Lo sostiene uno studio, spiegando che il 96% dei contagi non sarebbe stato rilevato dal Ssn

Durante la cosiddetta prima ondata, Bergamo è stata una delle aree più colpite dal coronavirus, a livello mondiale, con una sieroprevalenza superiore a quella di molte metropoli, tra cui New York, Londra e Madrid. Lo rivela una ricerca dell’Istituto “Mario Negri” di Bergamo, condotta a maggio 2020, e poi pubblicata sulla rivista EBioMedicine, del gruppo The Lancet.
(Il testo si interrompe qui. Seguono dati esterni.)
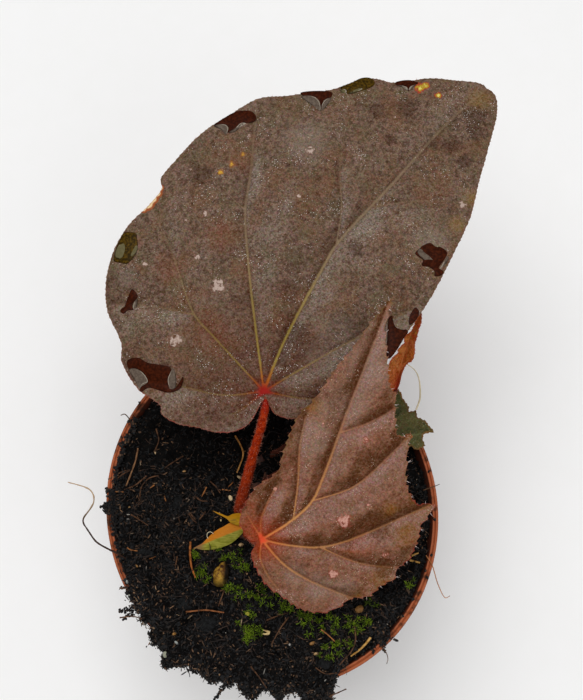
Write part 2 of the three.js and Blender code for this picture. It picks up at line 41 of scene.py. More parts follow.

Secondo la ricerca, realizzata dal gruppo di Giuseppe Remuzzi e il cui primo autore è Luca Perico, è risultato positivo al virus SarsCov2 il 38,5% dei 423 volontari (133 dei quali sono ricercatori del Mario Negri e 290 addetti dell’Azienda Brembo) che a maggio si sono sottoposti al tampone nasofaringeo per la ricerca delle particelle virali e due tipi di test sierologici per la ricerca degli anticorpi. Successivamente i ricercatori hanno esteso il dato alla provincia di Bergamo, giungendo alla conclusione che il 96% dei casi positivi al coronavirus non dovrebbe essere stato individuato dal sistema sanitario nazionale. Secondo la ricerca, è possibile ipotizzare che 420.000 persone siano entrate in contatto col virus, contro le 16.000 dei dati ufficiali al 25 settembre 2020. Vale a dire, ha osservato chi ha condotto lo studio, che i numeri reali 25 volte più alti di quelli ufficiali. E così «Bergamo si profila come una delle aree più colpite al mondo con una sieroprevalenza che supera di gran lunga le stime di New York (19.9%), Londra (17.5%) e Madrid (11.3%)».